Customer: How does the EU Taxonomy prevent greenwashing?

Blog Response: Greenwashing, the practice of making false or misleading claims about the environmental benefits of a product or service, is a pressing concern in the sustainability landscape. The EU Taxonomy addresses this issue by setting clear and stringent criteria that economic activities must meet to qualify as environmentally sustainable.

The regulations ensure transparency and accountability by requiring companies to disclose their alignment with the EU Taxonomy and comply with the specified criteria. Investors and stakeholders can rely on this information to verify the sustainability claims made by companies, minimizing the risk of greenwashing. This fosters trust in the market and promotes genuine sustainability efforts, creating a more sustainable and responsible business ecosystem.

Customer: How will the EU Taxonomy impact reporting obligations for companies?

Blog Response: The EU Taxonomy brings about significant changes in reporting obligations for companies, particularly for those falling under the scope of the Corporate Sustainability Reporting Directive (CSRD). These companies are required to report the extent to which their activities align with the EU Taxonomy and comply with the criteria set in the Taxonomy delegated acts.

The introduction of the Disclosures Delegated Act supplements Article 8 of the Taxonomy Regulation, outlining the specific reporting requirements and timelines for undertakings. This includes disclosing the EU taxonomy-compliant share of turnover, capital expenditure (CapEx), and operating expenses (OpEx) aligned with the EU Taxonomy.

For companies outside the scope of CSRD, disclosure of this information is voluntary but can provide access to sustainable financing and demonstrate a commitment to sustainability. These reporting obligations promote transparency, facilitate comparison across companies, and encourage businesses to integrate sustainability considerations into their reporting practices.

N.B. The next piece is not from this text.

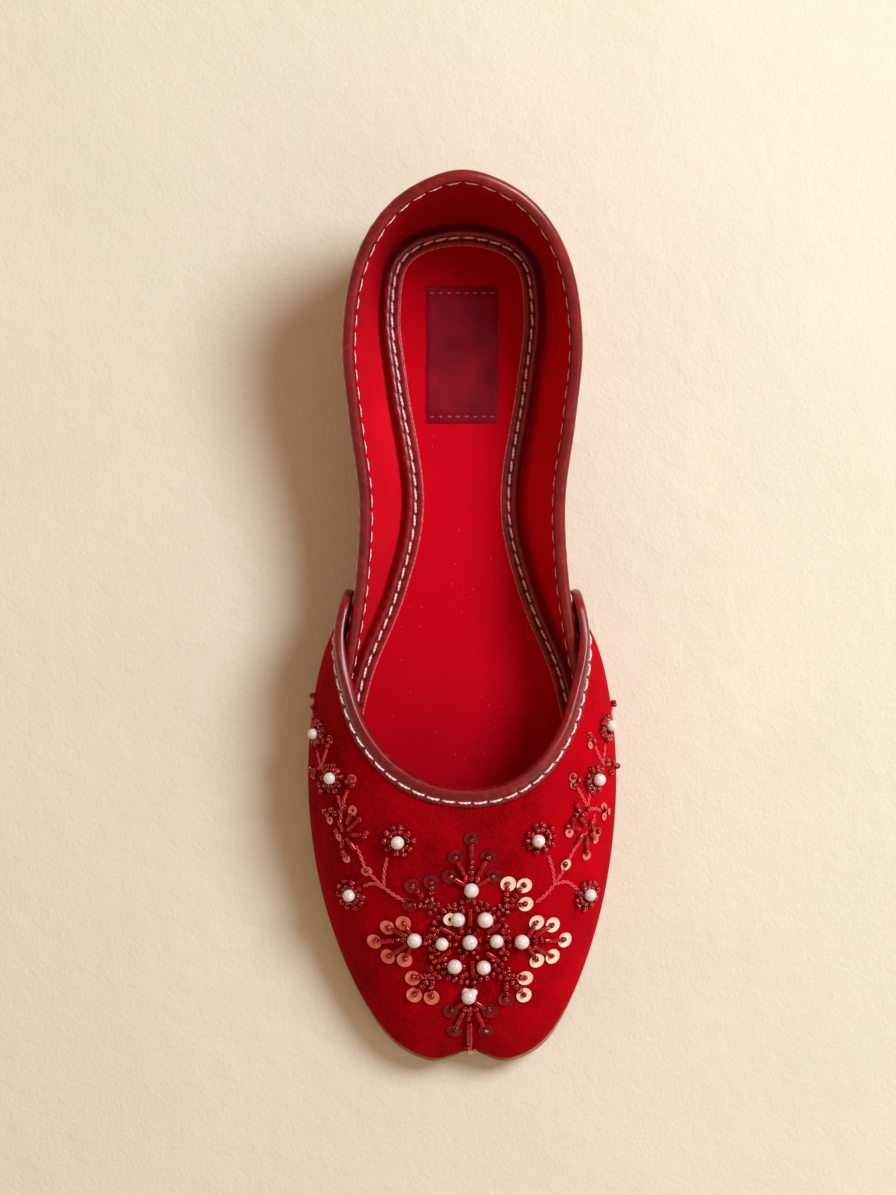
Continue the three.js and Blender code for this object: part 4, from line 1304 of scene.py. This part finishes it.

Customer: How can companies ensure they comply with the EU Taxonomy?

Blog Response: To comply with the EU Taxonomy, companies must carefully assess their economic activities and evaluate how they contribute to the environmental objectives defined by the taxonomy. This assessment should consider the technical screening criteria outlined in the Taxonomy delegated acts, which provide specific guidelines for determining whether an activity is environmentally sustainable.

Companies can seek professional guidance from sustainability consultants, engage with industry experts, or collaborate with specialized organizations to navigate the complexities of the EU Taxonomy. By conducting thorough assessments, aligning their activities with the taxonomy's requirements, and accurately reporting their compliance, companies can ensure they are on the right track toward sustainability and benefit from the advantages associated with the EU Taxonomy framework.

Remember, complying with the EU Taxonomy is not just about meeting regulatory obligations; it is an opportunity for companies to demonstrate their commitment to sustainability, gain investor trust, and contribute to a greener future for all.